Una manifestación muy clara de esa diplomacia cotidiana de reconocimiento, al fin y al cabo, de Maduro como presidente de Venezuela fue que el ministro español de Transportes, José Luis Ábalos, justificara su presencia en Barajas alegando que iba a recibir a su amigo el ministro venezolano de Turismo. La prensa se centró en lo políticamente más escandaloso –la presencia en la vicepresidenta Delcy Rodríguez en ese avión que llegaba de Caracas–, pero apenas nadie reparó en esa otra gran contradicción. ¿No habíamos quedado que Maduro no era el presidente de Venezuela? ¿Cómo es que Ábalos iba a recibir a un ministro de algo que no existe?

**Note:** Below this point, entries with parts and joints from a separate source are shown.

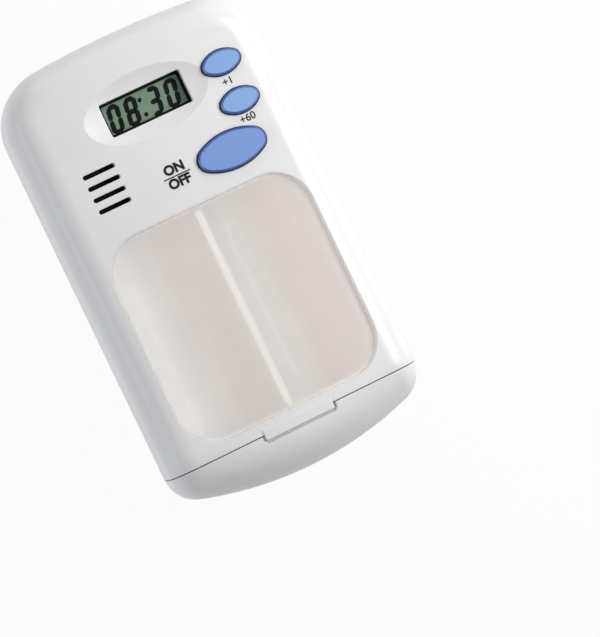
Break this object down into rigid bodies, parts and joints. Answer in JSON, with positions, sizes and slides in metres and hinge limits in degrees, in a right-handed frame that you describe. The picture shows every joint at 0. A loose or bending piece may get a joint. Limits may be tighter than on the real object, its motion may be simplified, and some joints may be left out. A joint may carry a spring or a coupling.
{
  "type": "electronic pill box",
  "caption": "Pocket pill case whose hinged front holds a clear window over two curved wells and a timer with display, sound slots and oval push buttons.",
  "frame": {"origin": "middle of the flat back, which is the bottom of the box as it lies on a table", "axes": "+X across the box to the button side, +Y along it to the display end, +Z out of its face"},
  "size_m": [0.058, 0.1, 0.021],
  "materials": {
    "white_abs": "satin white moulded ABS",
    "tray_white": "satin white moulded plastic",
    "smoky_clear": "clear acrylic with a smoky beige tint",
    "clear_lens": "clear polished plastic",
    "lcd_glass": "green-grey display glass with dark digits",
    "reflector_foil": "matt reflecting foil",
    "frame_black": "black moulded plastic",
    "contact_rubber": "layered contact rubber",
    "board_green": "green board with solder mask",
    "resin_black": "black potting resin",
    "can_steel": "bright plated can",
    "chip_body": "fired ceramic with tinned ends",
    "keypad_rubber": "grey silicone rubber",
    "buzzer_brass": "rolled brass",
    "buzzer_white": "silvered ceramic",
    "lead_wire": "thin insulated wire",
    "cell_steel": "plated steel can",
    "contact_spring": "nickel-plated spring strip",
    "screw_steel": "zinc-plated steel",
    "pin_steel": "drawn steel wire",
    "button_blue": "satin cornflower blue plastic"
  },
  "bodies": {
    "base": {"base_shell": "white_abs", "pill_tray": "tray_white", "hinge_pin": "pin_steel"},
    "lid": {"lid_shell": "white_abs", "pill_window": "smoky_clear", "display_lens": "clear_lens", "lcd_cell": "lcd_glass", "lcd_reflector": "reflector_foil", "lcd_frame": "frame_black", "zebra_strips": "contact_rubber", "circuit_board": "board_green", "chip_blob": "resin_black", "quartz_crystal": "can_steel", "chip_components": "chip_body", "keypad_membrane": "keypad_rubber", "buzzer_plate": "buzzer_brass", "buzzer_ceramic": "buzzer_white", "buzzer_wires": "lead_wire", "battery_cell": "cell_steel", "battery_contact_positive": "contact_spring", "battery_contact_negative": "contact_spring", "inner_cover": "white_abs", "cover_screws": "screw_steel", "board_screws": "screw_steel"},
    "minute_button": {"min_button": "button_blue"},
    "hour_button": {"hour_button": "button_blue"},
    "start_stop_button": {"start_stop_button": "button_blue"},
    "battery_door": {"battery_door": "white_abs"}
  },
  "joints": [
    {"name": "lid_hinge", "type": "hinge", "parent": "base", "child": "lid", "pos_m": [0, 0.0469, 0.0065], "axis": [-1, 0, 0], "range_deg": [0, 110]},
    {"name": "minute_press", "type": "slide", "parent": "lid", "child": "minute_button", "axis": [0, 0, -1], "range_m": [0, 0.0008], "stiffness_N_per_m": 400, "springref_m": -0.0006},
    {"name": "hour_press", "type": "slide", "parent": "lid", "child": "hour_button", "axis": [0, 0, -1], "range_m": [0, 0.0008], "stiffness_N_per_m": 400, "springref_m": -0.0006},
    {"name": "start_stop_press", "type": "slide", "parent": "lid", "child": "start_stop_button", "axis": [0, 0, -1], "range_m": [0, 0.0008], "stiffness_N_per_m": 400, "springref_m": -0.0006},
    {"name": "battery_door_turn", "type": "hinge", "parent": "lid", "child": "battery_door", "pos_m": [-0.0145, 0.0212, 0.0068], "axis": [0, 0, 1], "range_deg": [0, 60]}
  ]
}
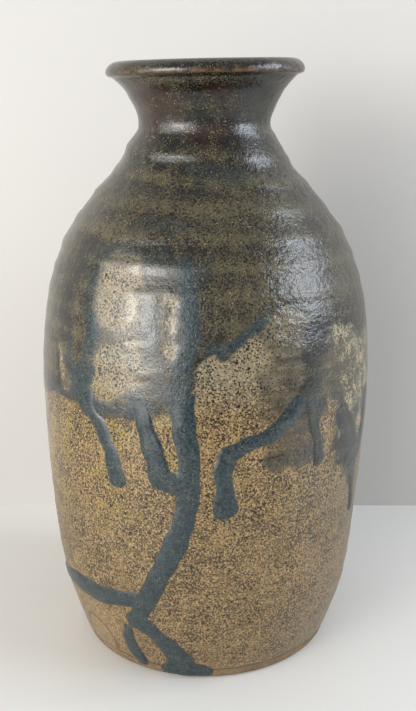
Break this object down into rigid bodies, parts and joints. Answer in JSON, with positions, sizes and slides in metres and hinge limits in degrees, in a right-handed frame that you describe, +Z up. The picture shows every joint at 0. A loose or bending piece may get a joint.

El hecho de que pareciera normal esa visita del ministro de Turismo, o la participación de la Venezuela de Maduro en Fitur, muestra lo difícil que es llevar hasta sus últimas consecuencias situaciones ficticias como la de que el Gobierno de Venezuela es el de Guaidó, algo a lo que ni siquiera este ha dado pleno desarrollo (por ejemplo, no ha optado por decisiones drásticas como designar un nuevo consejo de administración de la petrolera Pdvsa, porque sabe que eso no tendría recorrido).
El Gobierno PSOE-Unidas Podemos llega, por tanto, en un momento que ciertamente requiere hacer un parón y reexaminar la estrategia. Volver sin más a la mesa de diálogo con Maduro, como Rodríguez Zapatero susurra al oído de Sánchez y parece patrocinar Iglesias, conduce a los mismos errores del pasado. El apoyo a Guaidó, si bien no ha producido las consecuencias esperadas –en gran parte porque sus aliados internacionales no han sido completamente consecuentes– se muestra como la mejor herramienta para hacer de las elecciones parlamentarias previstas este año el desatascador clave de la presente situación.
Habrá que ver qué lejos en la presión por unas elecciones limpias está dispuesto a ir el tándem Sánchez-Iglesias. La invitación a Leopoldo López de abandonar la residencia del embajador español en la que se cobija sería la señal de un excesivo peso 'podemita' en la Moncloa, pero cualquier nuevo protagonismo de Rodríguez Zapatero sería igualmente mal presagio. En los próximos meses, en cualquier caso, será difícil que el Gobierno se ponga de perfil.